1. How To Use Pandas In Python Application.

1.1 Install Python Pandas Module.

  1. First, you should make sure the python pandas module has been installed using the pip show pandas command in a terminal. If it shows can not find the pandas module in the terminal, you need to run the pip install pandas command to install it.
    $ pip show pandas
    WARNING: Package(s) not found: pandas
    
    $ pip install pandas
    Collecting pandas
      Downloading pandas-1.2.3-cp37-cp37m-macosx_10_9_x86_64.whl (10.4 MB)
         |████████████████████████████████| 10.4 MB 135 kB/s 
    Collecting pytz>=2017.3
      Downloading pytz-2021.1-py2.py3-none-any.whl (510 kB)
         |████████████████████████████████| 510 kB 295 kB/s 
    Requirement already satisfied: numpy>=1.16.5 in /Library/Frameworks/Python.framework/Versions/3.7/lib/python3.7/site-packages (from pandas) (1.20.1)
    Requirement already satisfied: python-dateutil>=2.7.3 in /Library/Frameworks/Python.framework/Versions/3.7/lib/python3.7/site-packages (from pandas) (2.8.1)
    Requirement already satisfied: six>=1.5 in /Library/Frameworks/Python.framework/Versions/3.7/lib/python3.7/site-packages (from python-dateutil>=2.7.3->pandas) (1.15.0)
    Installing collected packages: pytz, pandas
    Successfully installed pandas-1.2.3 pytz-2021.1
  2. Because this example will save data to an excel file with python pandas module, so it should install the python XlsxWriter module also.
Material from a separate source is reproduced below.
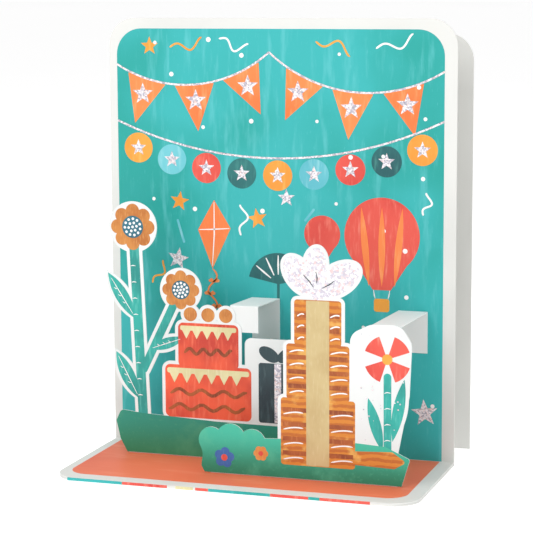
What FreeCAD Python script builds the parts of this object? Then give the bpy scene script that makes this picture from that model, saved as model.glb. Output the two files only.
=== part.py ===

Run the command pip show XlsxWriter to see whether the python XlsxWriter module has been installed or not, if not you should run the pip install XlsxWriter to install it.
    $ pip show XlsxWriter
    WARNING: Package(s) not found: XlsxWriter
    
    $ pip install XlsxWriter
    Collecting XlsxWriter
      Downloading XlsxWriter-1.3.7-py2.py3-none-any.whl (144 kB)
         |████████████████████████████████| 144 kB 852 kB/s 
    Installing collected packages: XlsxWriter
    Successfully installed XlsxWriter-1.3.7

1. 2 Import Python Pandas Module In Python Source File.

This is very simple, just add import pandas command at the beginning of the python source file to import it, then you can use it’s various methods.

2. Read CSV File Use Pandas.

To read a CSV file use python pandas is very easy, you just need to invoke the pandas module’s read_csv method with the CSV file path. The returned object is a pandas.DataFrame object. It represents the whole data of the CSV file, you can use its various method to manipulate the data such as order, query, change index, columns, etc.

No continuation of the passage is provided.